10. Leaving is betrayal
Changing paths is seen as disloyal.
This keeps people stuck in:
- Wrong careers
- Dead relationships
- Outdated identities
Growth becomes framed as abandonment.
Why these beliefs persist into adulthood
Because they once worked.
They kept the child safe.
They earned approval.
They avoided punishment.
The brain remembers this.
Neuroscience shows that beliefs formed under emotional pressure are stored deeply and accessed automatically under stress.
Which is why intelligent adults still:
- Freeze in conflict
- Avoid confrontation
- Seek validation
- Fear judgment
Not because they are weak.
But because their nervous system learned these rules early.
How this damages leadership
Leadership requires:
- Independent thinking
- Emotional regulation
- Comfort with conflict
- Decision making under uncertainty
- The ability to disappoint people
Collectivist conditioning teaches the opposite.
So, leaders:
- Over consult
- Delay decisions
- Seek consensus when clarity is needed
- Avoid uncomfortable conversations
- Confuse empathy with appeasement
They appear calm but feel stuck.
Competent but constrained.
Respected but not followed.
What actually works
Not awareness.
Not reading more books.
Not personality tests.
What works is conscious rewiring through behavior.
At a practical level:
- Notice when emotion overrides logic
- Pause before default reactions
- Practice small acts of disagreement
- Tolerate discomfort without escaping
- Separate guilt from responsibility
- Make decisions without seeking validation
- Let others be disappointed
- Build evidence that you survive discomfort
This is not mindset work.
This is nervous system training.
The uncomfortable truth
You do not outgrow conditioning by understanding it.
You outgrow it by acting against it repeatedly.
That is why insight alone rarely changes anyone.

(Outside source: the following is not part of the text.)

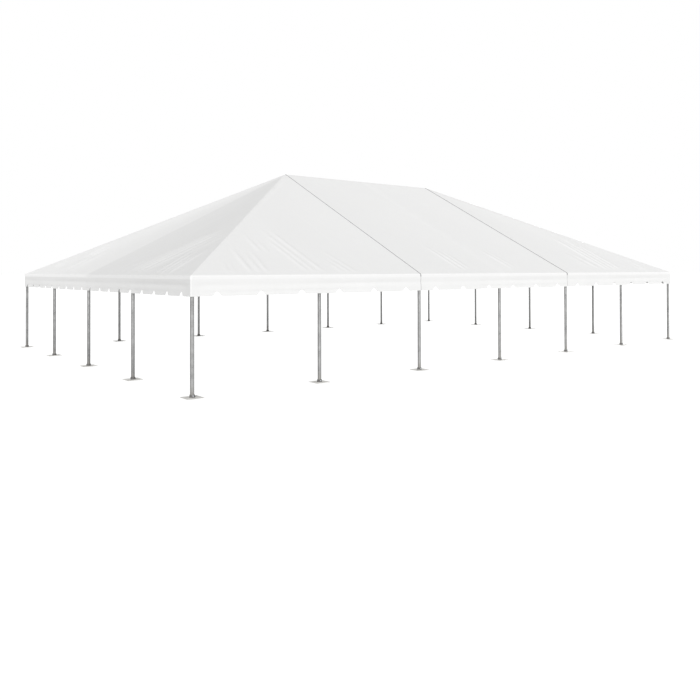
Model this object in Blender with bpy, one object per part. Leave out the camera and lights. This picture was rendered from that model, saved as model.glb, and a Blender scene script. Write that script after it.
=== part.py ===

And why leadership development that stays intellectual never sticks.
Conclusion
Most people think they are making choices.
In reality, they are obeying scripts written decades ago.
Leadership begins the moment you realize this.
And growth begins the moment you decide to rewrite them.
That work is uncomfortable.
It is slow.
It requires friction.
But it is the only way out of inherited limitation.
And once you see it, you cannot unsee it.